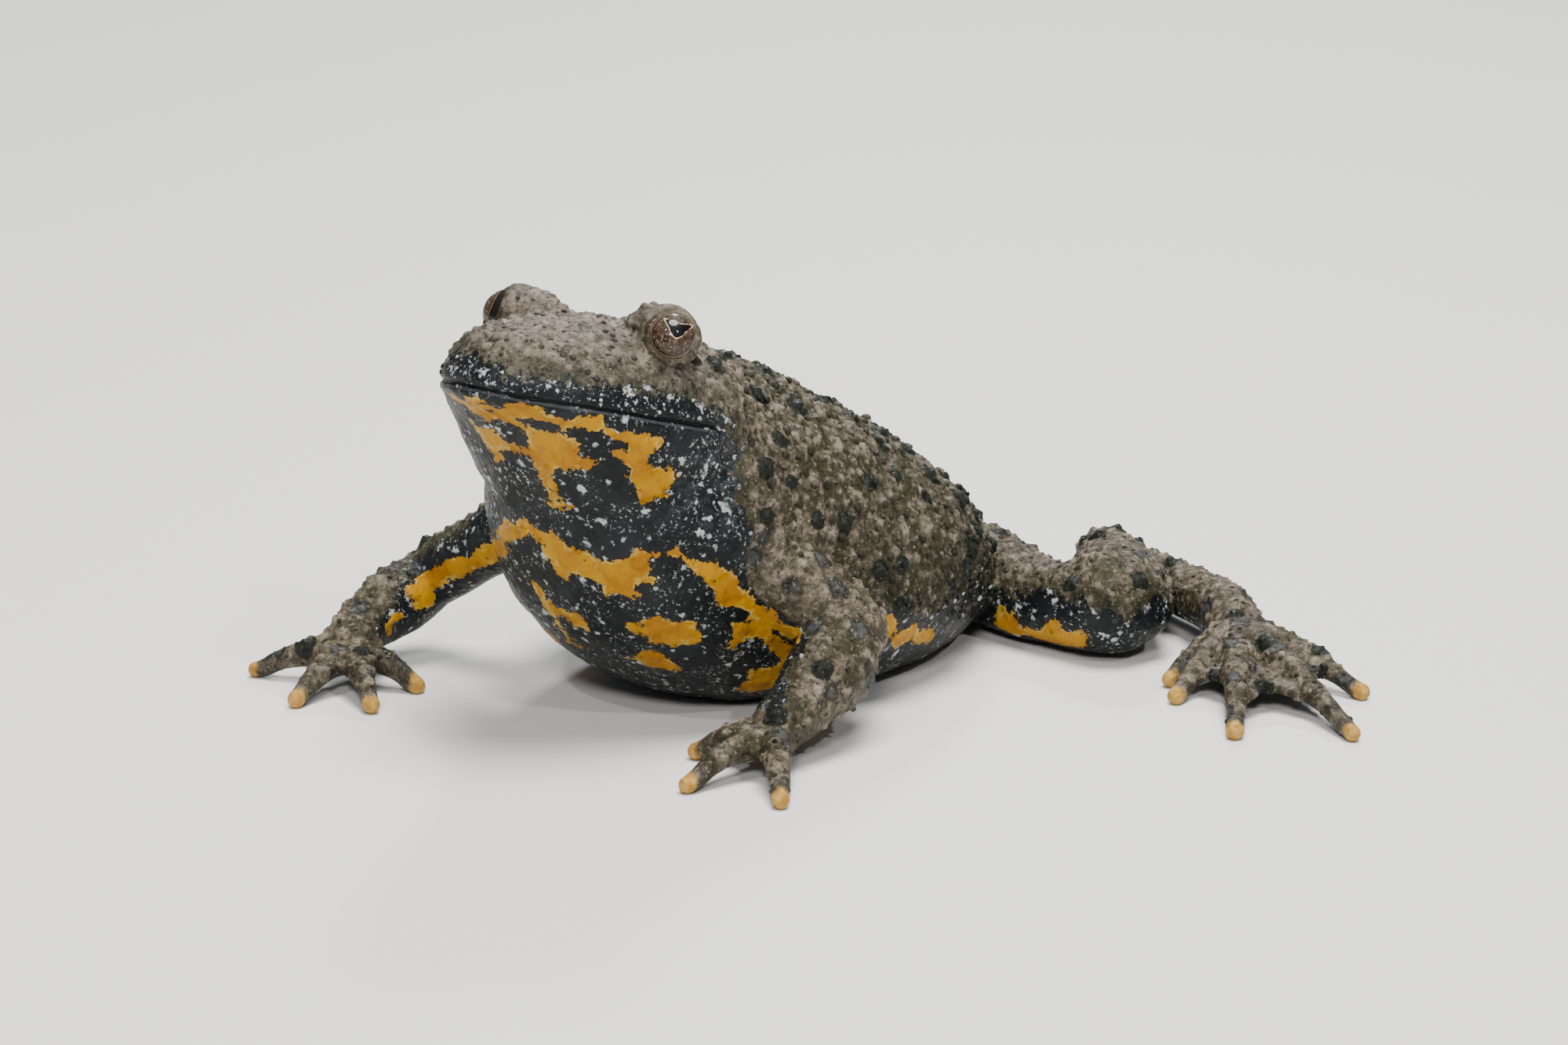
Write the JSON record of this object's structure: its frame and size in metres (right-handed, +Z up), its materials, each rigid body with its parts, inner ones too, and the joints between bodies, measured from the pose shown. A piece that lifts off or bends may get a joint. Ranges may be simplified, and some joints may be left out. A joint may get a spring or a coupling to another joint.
{
  "type": "fire-bellied toad",
  "caption": "Life-size model of a small warty toad with an orange and black underside, resting on its belly with its head raised and its legs spread.",
  "frame": {"origin": "on the floor, in the middle of the flat of the belly, on the toad's midline", "axes": "+Z up; -Y the way the toad faces; +X the toad's left side"},
  "size_m": [0.063, 0.0497, 0.0238],
  "materials": {
    "skin": "wet warty skin, grey-brown above, black with orange patches and pale specks below",
    "eye": "bronze iris with a dark heart-shaped pupil under a clear wet surface"
  },
  "bodies": {
    "root": {"torso": "skin", "head": "skin", "eye_left": "eye", "eye_right": "eye", "upper_arm_left": "skin", "upper_arm_right": "skin", "forearm_left": "skin", "forearm_right": "skin", "hand_left": "skin", "hand_right": "skin", "thigh_left": "skin", "thigh_right": "skin", "shank_left": "skin", "shank_right": "skin", "foot_left": "skin", "foot_right": "skin"}
  },
  "joints": []
}
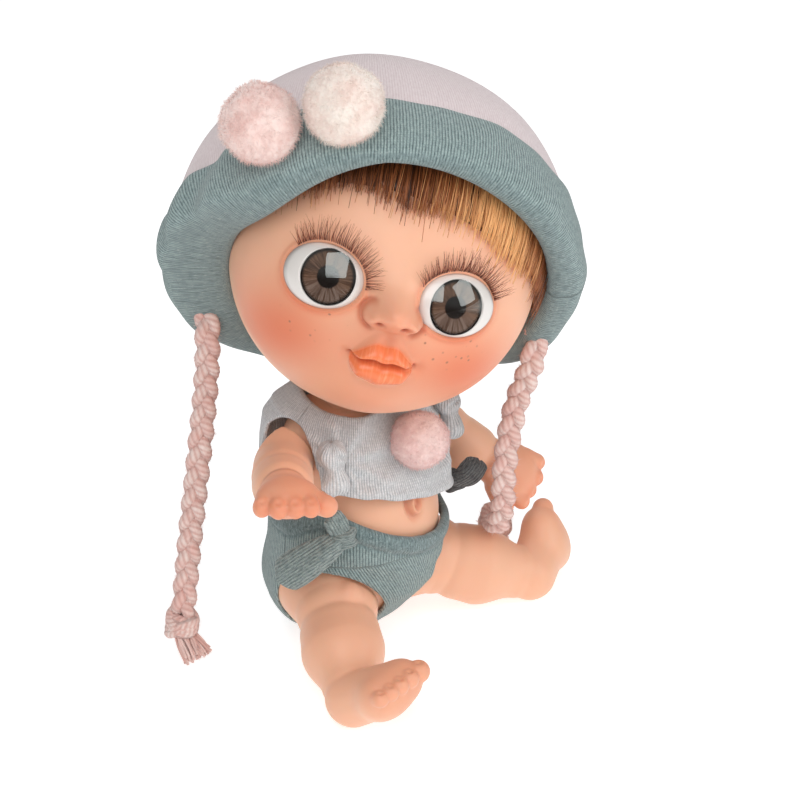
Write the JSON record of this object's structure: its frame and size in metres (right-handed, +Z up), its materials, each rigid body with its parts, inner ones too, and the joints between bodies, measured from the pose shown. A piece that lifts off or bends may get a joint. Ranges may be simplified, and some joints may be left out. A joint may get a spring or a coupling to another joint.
{
  "type": "baby doll",
  "caption": "Seated vinyl baby doll with a round head, inset eyes, turning limbs, a knitted hat with pompoms and braided cords, a cropped top and tied briefs.",
  "frame": {"origin": "on the floor plane under the hips, at the middle of the body", "axes": "+Z up; the chest faces -Y; the doll's left side is +X"},
  "size_m": [0.0887, 0.0726, 0.1285],
  "materials": {
    "vinyl": "soft peach vinyl with a satin skin",
    "eye_white": "glossy moulded plastic",
    "iris": "printed brown disc",
    "clear_lens": "clear domed acrylic, polished",
    "lashes": "fine auburn bristle on a strip",
    "hair": "short brown wig of straight fibre",
    "pink_jersey": "fine pale pink jersey knit",
    "grey_jersey": "heather blue-grey rib knit",
    "pale_rib": "fleeced pale grey rib knit",
    "yarn": "pink and cream braided yarn",
    "fluff": "pale pink fluffy pompom"
  },
  "bodies": {
    "torso": {"torso": "vinyl", "top": "pale_rib", "top_knot_right": "pale_rib", "top_knot_left": "pale_rib", "chest_pompom": "fluff", "briefs": "grey_jersey", "briefs_tie_right": "grey_jersey", "briefs_tie_left": "grey_jersey"},
    "head": {"head": "vinyl", "eye_shell_right": "eye_white", "iris_right": "iris", "cornea_right": "clear_lens", "lashes_right": "lashes", "eye_shell_left": "eye_white", "iris_left": "iris", "cornea_left": "clear_lens", "lashes_left": "lashes", "hair": "hair", "hat_crown": "pink_jersey", "hat_cuff": "grey_jersey", "hat_pompom_right": "fluff", "hat_pompom_left": "fluff", "braid_right": "yarn", "braid_knot_right": "yarn", "braid_left": "yarn", "braid_knot_left": "yarn"},
    "arm_right": {"arm_right": "vinyl"},
    "arm_left": {"arm_left": "vinyl"},
    "leg_right": {"leg_right": "vinyl"},
    "leg_left": {"leg_left": "vinyl"}
  },
  "joints": [
    {"name": "neck_turn", "type": "hinge", "parent": "torso", "child": "head", "pos_m": [0, -0.0015, 0.0608], "axis": [0, 0, 1], "range_deg": [-48, 132], "deforming": ["braid_right", "braid_knot_right", "braid_left", "braid_knot_left"]},
    {"name": "shoulder_right", "type": "hinge", "parent": "torso", "child": "arm_right", "pos_m": [-0.0173, 0.001, 0.0445], "axis": [0.9812, 0.1001, 0.1652], "range_deg": [-6, 72]},
    {"name": "shoulder_left", "type": "hinge", "parent": "torso", "child": "arm_left", "pos_m": [0.0173, 0.001, 0.0445], "axis": [0.9812, -0.1001, -0.1652], "range_deg": [-70, 6], "deforming": ["braid_left", "braid_knot_left"]},
    {"name": "hip_right", "type": "hinge", "parent": "torso", "child": "leg_right", "pos_m": [-0.011, -0.0052, 0.0137], "axis": [-0.6401, -0.6381, -0.428], "range_deg": [-90, 180]},
    {"name": "hip_left", "type": "hinge", "parent": "torso", "child": "leg_left", "pos_m": [0.011, -0.0052, 0.0137], "axis": [0.6401, -0.6381, -0.428], "range_deg": [-90, 180], "deforming": ["braid_left", "braid_knot_left"]}
  ]
}
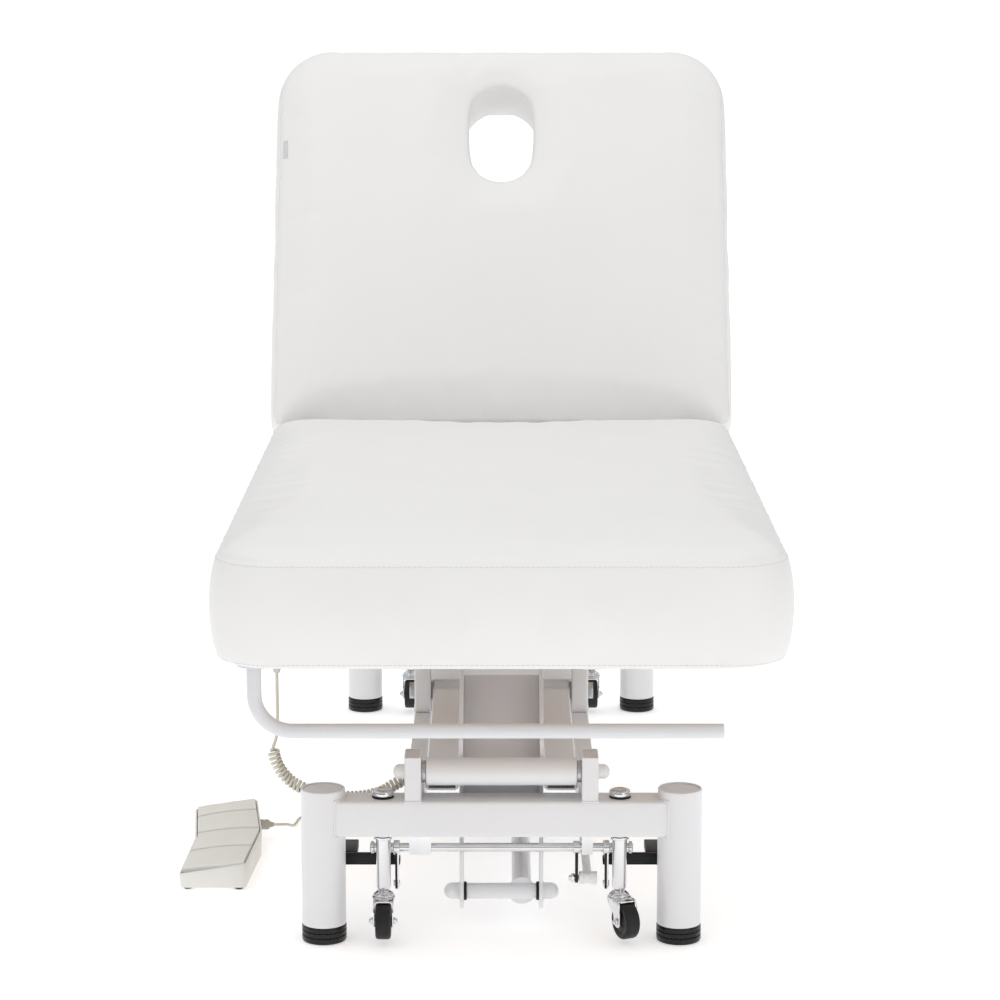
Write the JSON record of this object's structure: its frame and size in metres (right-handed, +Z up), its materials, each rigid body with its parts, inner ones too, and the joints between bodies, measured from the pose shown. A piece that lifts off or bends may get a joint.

» The exercise: Write every entry out again exactly.

» Result for this task:
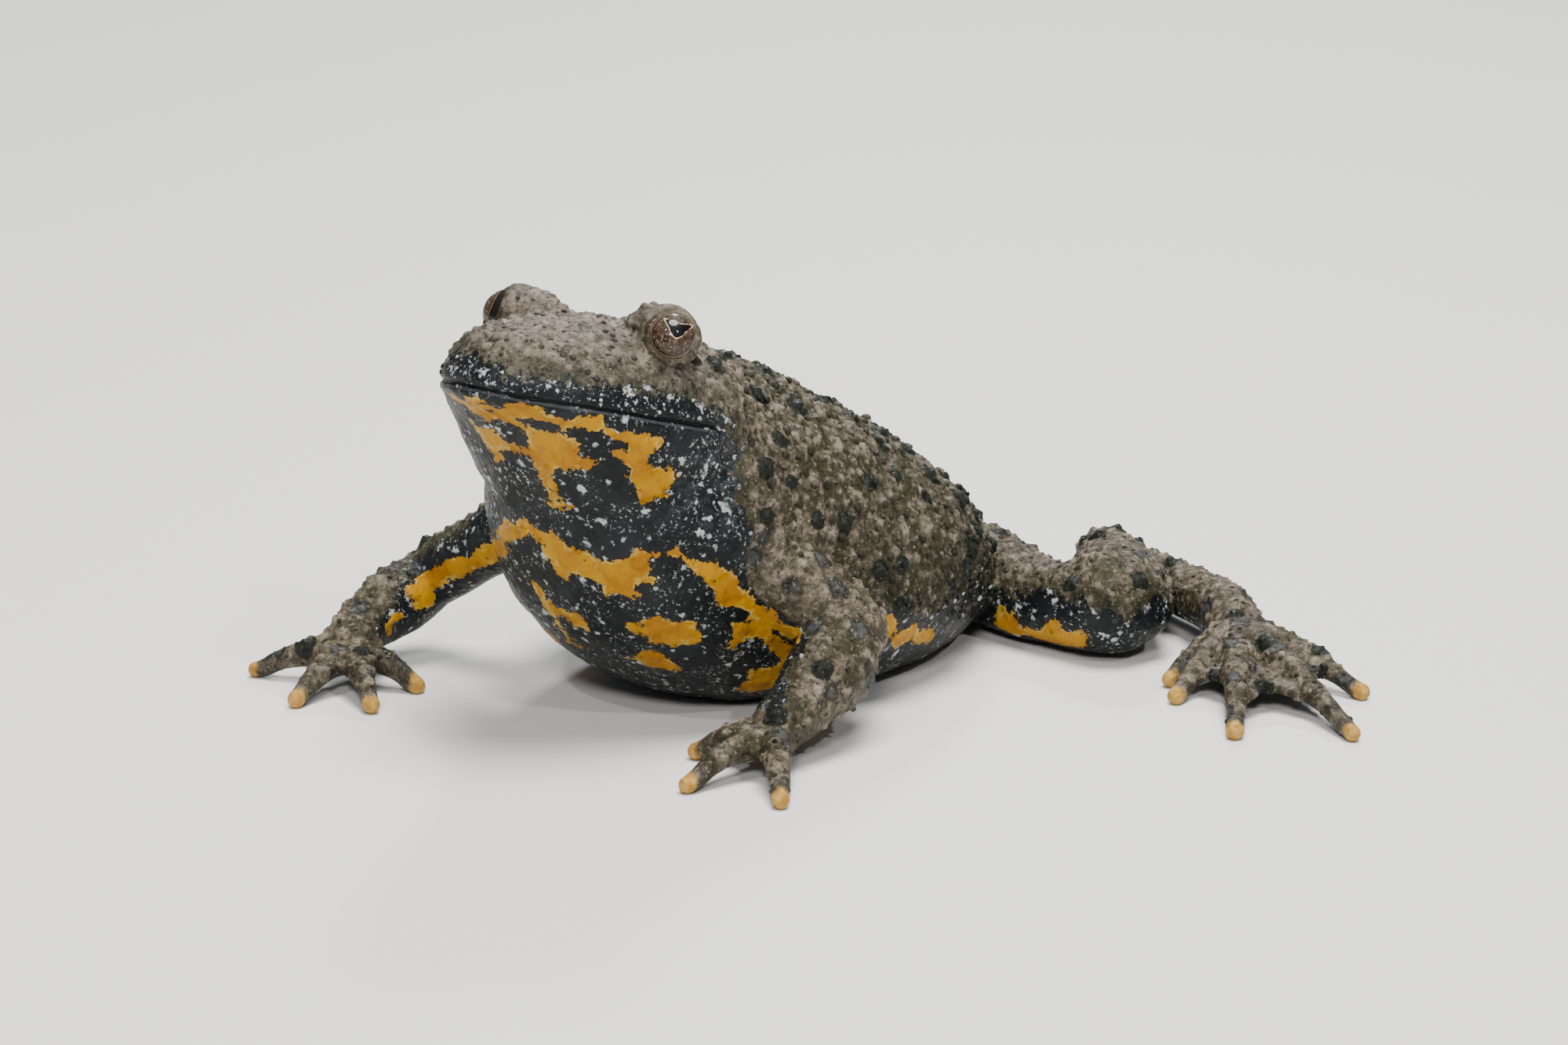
Write the JSON record of this object's structure: its frame and size in metres (right-handed, +Z up), its materials, each rigid body with its parts, inner ones too, and the joints between bodies, measured from the pose shown. A piece that lifts off or bends may get a joint. Ranges may be simplified, and some joints may be left out. A joint may get a spring or a coupling to another joint.
{
  "type": "fire-bellied toad",
  "caption": "Life-size model of a small warty toad with an orange and black underside, resting on its belly with its head raised and its legs spread.",
  "frame": {"origin": "on the floor, in the middle of the flat of the belly, on the toad's midline", "axes": "+Z up; -Y the way the toad faces; +X the toad's left side"},
  "size_m": [0.063, 0.0497, 0.0238],
  "materials": {
    "skin": "wet warty skin, grey-brown above, black with orange patches and pale specks below",
    "eye": "bronze iris with a dark heart-shaped pupil under a clear wet surface"
  },
  "bodies": {
    "root": {"torso": "skin", "head": "skin", "eye_left": "eye", "eye_right": "eye", "upper_arm_left": "skin", "upper_arm_right": "skin", "forearm_left": "skin", "forearm_right": "skin", "hand_left": "skin", "hand_right": "skin", "thigh_left": "skin", "thigh_right": "skin", "shank_left": "skin", "shank_right": "skin", "foot_left": "skin", "foot_right": "skin"}
  },
  "joints": []
}
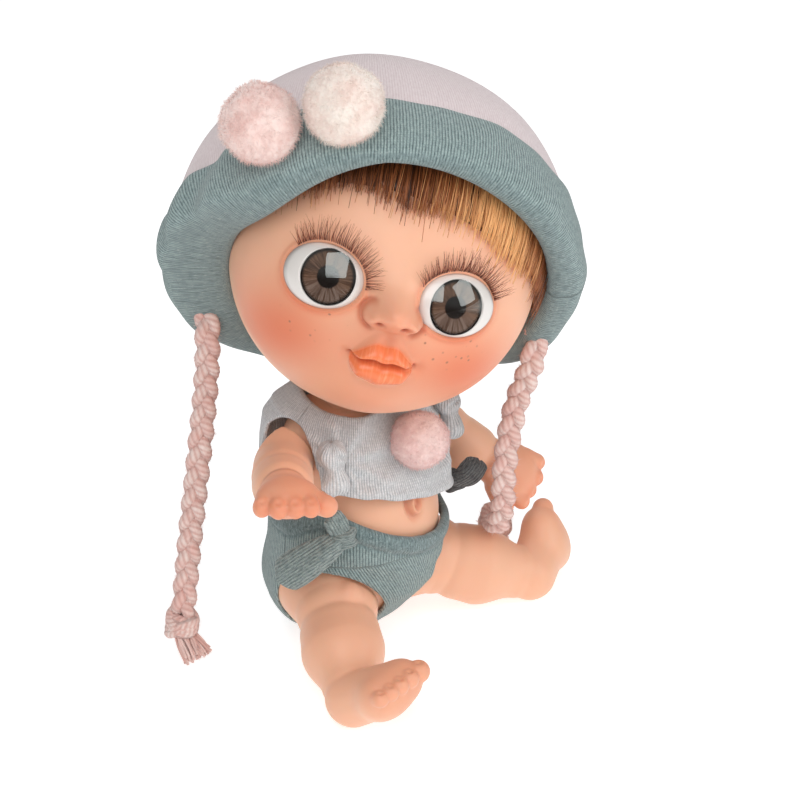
Write the JSON record of this object's structure: its frame and size in metres (right-handed, +Z up), its materials, each rigid body with its parts, inner ones too, and the joints between bodies, measured from the pose shown. A piece that lifts off or bends may get a joint. Ranges may be simplified, and some joints may be left out. A joint may get a spring or a coupling to another joint.
{
  "type": "baby doll",
  "caption": "Seated vinyl baby doll with a round head, inset eyes, turning limbs, a knitted hat with pompoms and braided cords, a cropped top and tied briefs.",
  "frame": {"origin": "on the floor plane under the hips, at the middle of the body", "axes": "+Z up; the chest faces -Y; the doll's left side is +X"},
  "size_m": [0.0887, 0.0726, 0.1285],
  "materials": {
    "vinyl": "soft peach vinyl with a satin skin",
    "eye_white": "glossy moulded plastic",
    "iris": "printed brown disc",
    "clear_lens": "clear domed acrylic, polished",
    "lashes": "fine auburn bristle on a strip",
    "hair": "short brown wig of straight fibre",
    "pink_jersey": "fine pale pink jersey knit",
    "grey_jersey": "heather blue-grey rib knit",
    "pale_rib": "fleeced pale grey rib knit",
    "yarn": "pink and cream braided yarn",
    "fluff": "pale pink fluffy pompom"
  },
  "bodies": {
    "torso": {"torso": "vinyl", "top": "pale_rib", "top_knot_right": "pale_rib", "top_knot_left": "pale_rib", "chest_pompom": "fluff", "briefs": "grey_jersey", "briefs_tie_right": "grey_jersey", "briefs_tie_left": "grey_jersey"},
    "head": {"head": "vinyl", "eye_shell_right": "eye_white", "iris_right": "iris", "cornea_right": "clear_lens", "lashes_right": "lashes", "eye_shell_left": "eye_white", "iris_left": "iris", "cornea_left": "clear_lens", "lashes_left": "lashes", "hair": "hair", "hat_crown": "pink_jersey", "hat_cuff": "grey_jersey", "hat_pompom_right": "fluff", "hat_pompom_left": "fluff", "braid_right": "yarn", "braid_knot_right": "yarn", "braid_left": "yarn", "braid_knot_left": "yarn"},
    "arm_right": {"arm_right": "vinyl"},
    "arm_left": {"arm_left": "vinyl"},
    "leg_right": {"leg_right": "vinyl"},
    "leg_left": {"leg_left": "vinyl"}
  },
  "joints": [
    {"name": "neck_turn", "type": "hinge", "parent": "torso", "child": "head", "pos_m": [0, -0.0015, 0.0608], "axis": [0, 0, 1], "range_deg": [-48, 132], "deforming": ["braid_right", "braid_knot_right", "braid_left", "braid_knot_left"]},
    {"name": "shoulder_right", "type": "hinge", "parent": "torso", "child": "arm_right", "pos_m": [-0.0173, 0.001, 0.0445], "axis": [0.9812, 0.1001, 0.1652], "range_deg": [-6, 72]},
    {"name": "shoulder_left", "type": "hinge", "parent": "torso", "child": "arm_left", "pos_m": [0.0173, 0.001, 0.0445], "axis": [0.9812, -0.1001, -0.1652], "range_deg": [-70, 6], "deforming": ["braid_left", "braid_knot_left"]},
    {"name": "hip_right", "type": "hinge", "parent": "torso", "child": "leg_right", "pos_m": [-0.011, -0.0052, 0.0137], "axis": [-0.6401, -0.6381, -0.428], "range_deg": [-90, 180]},
    {"name": "hip_left", "type": "hinge", "parent": "torso", "child": "leg_left", "pos_m": [0.011, -0.0052, 0.0137], "axis": [0.6401, -0.6381, -0.428], "range_deg": [-90, 180], "deforming": ["braid_left", "braid_knot_left"]}
  ]
}
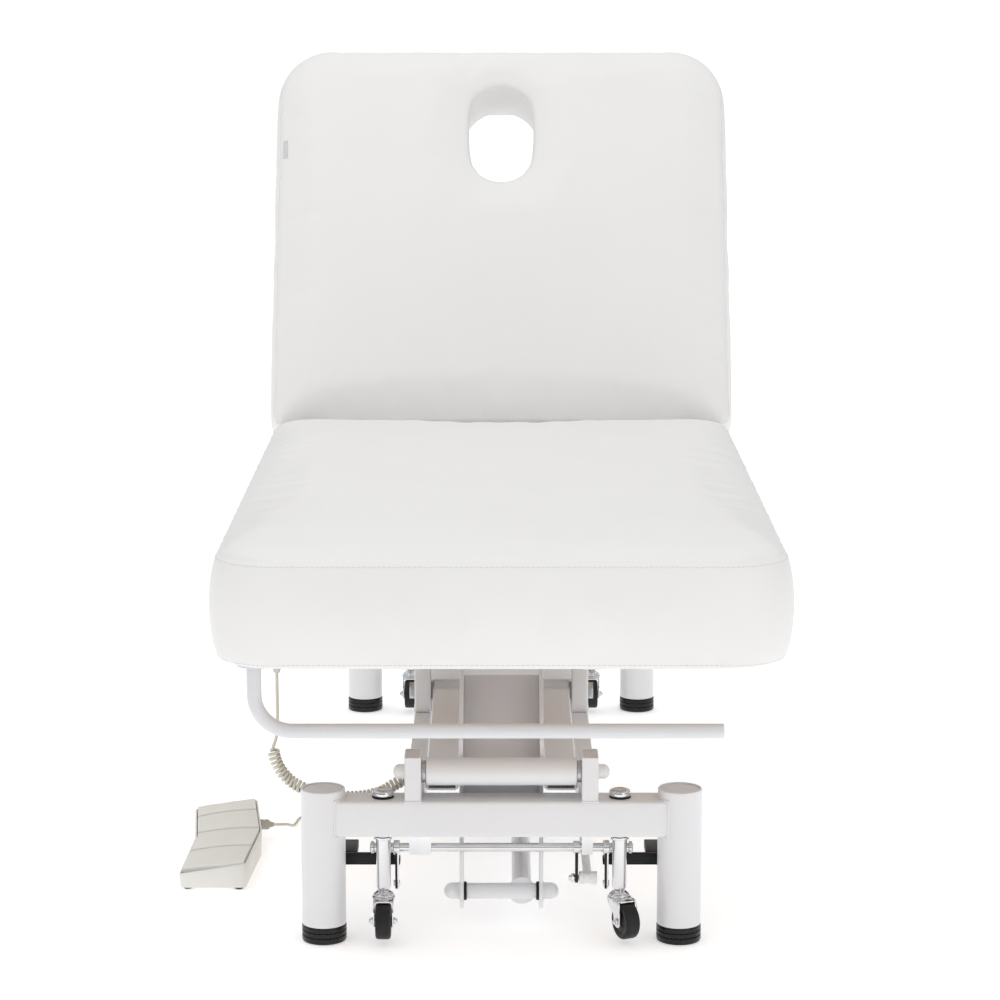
Write the JSON record of this object's structure: its frame and size in metres (right-handed, +Z up), its materials, each rigid body with its parts, inner ones too, and the joints between bodies, measured from the pose shown. A piece that lifts off or bends may get a joint.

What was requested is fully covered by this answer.